意識改革――進歩のための新しい動機付け探し

 人や社会は進歩を求め、進歩には動機付けとなるものが必要である。ここで言う「意識改革」は、物質的・経済的、また便利さを求める欲望に代わる、新しい進歩の源泉を見いだすことにほかならない。この問題の入り口を、「人が感じる幸福感」という観点において考えてみる。

 行き過ぎた自由競争の果ての社会では、金持ちは財産が減ることや他人に追い抜かれる不安に駆られ、さらなる財の獲得に骨身を削る。貧者は終生立ち直る機会を失ったと感じ、希望を持たなくなる。

 つまり、「人が感じる幸福感」は多分に相対的なものだ。周りの人たちに比べて、現在の自分が同じか少しでも良い状況なら満足感は増し、周りより厳しい状況だと不安を感じる。
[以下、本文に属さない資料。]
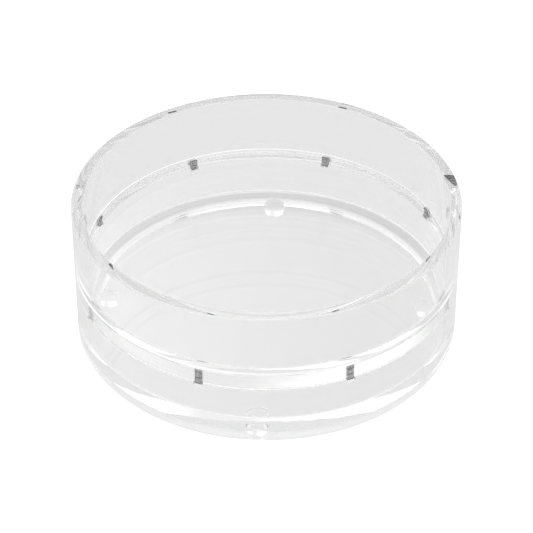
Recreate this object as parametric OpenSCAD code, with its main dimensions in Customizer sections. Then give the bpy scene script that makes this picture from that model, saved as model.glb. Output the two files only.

しかし、厳しい状況でもそれが改善されてゆくことが感じられれば、満足感に結び付くし、良い状況に置かれていても、それが不安定であったり状況が悪化していたりすると不安に陥る。

 人は、生きていくうえで必要な最小限の経済的条件が満たされていれば、対象が物質的・金銭的なものでなくても、努力に応じて何かが達成されてゆくプロセスに満足や安心を感じ、また進歩をしてゆけるのではないだろうか。

 かつて、日本にはお金に執着する人を“守銭奴”と呼び、「恥ずかしい」とする文化があった。「質素倹約」は長い間、“日本の価値観”であった。多くの人が金融投機に走り、「金持ちになることが成功」「金持ちが偉い」といったアメリカン・ドリームを模したような現在の社会風潮は、1980年代のバブル期以降に、かなり人為的に作られたもののように思う。そうした経緯を考えれば、“もの”やお金に換わる新しい幸福の対象を見つけてゆくことは、日本人にとって不可能なことではないと思う。

 子供たちは、知らなかったことを知り、分からなかったことが分かり、できなかったことができるようになることに目を輝かせる。科学者は興味を動機に新しい発見をして、その業績が学問の場で評価されることに満足を覚える。技術者は新しいものを作り出し、それを世の中の人が使ってくれることに喜びを感じる。日本に介護制度ができた当時の福祉現場の人たちは、「仕事は厳しいが、人の役に立っていることが実感できる」と目を輝かせて働いた(低賃金のために生活が成り立たず、心ならずも離職する人が多いのは国の失政であろう)。

 生死の狭間のような紛争地域で、困っている人を助けることに生きがいを感じて頑張るNGOやNPOのボランティアがいる。趣味の世界に没頭したり、地域コミュニティの中で活躍する高齢者もいる。人は新しいことを知り、自分が人に認められ、人の役に立ち、そして自己実現できることに喜びを感じる。幸福感の本来的な源はこの辺りにあるように思う。

 一方、人の機能や能力は使わないと退化してゆく。道具や仕組みに「楽ができる便利さ」を追い求めた結果、すでに失いつつある人間の能力に目を向ける必要がある。ITも人々に多大な利便性を提供する一方で、例えば、仮名漢字変換機能は漢字能力や、言葉の意味を知る機会を奪い、Web検索の普及は考える能力を殺ぎ、インターネットの匿名性は人間性や倫理感を壊し、携帯やメールは人間のコミュニケーション能力の低下に寄与した。大学で講義をしていて、学生たちの知力、体力、気力の、想像をはるかに超える低下具合に驚かされる。能力を退化させててゆく人の集団から成る社会に進歩や幸せはあるのだろうか。答えは簡単ではないが問題は深刻だ。

 1番目の課題である、こうした「意識改革」に対しては、メディアの役割と社会的責任が極めて大きい。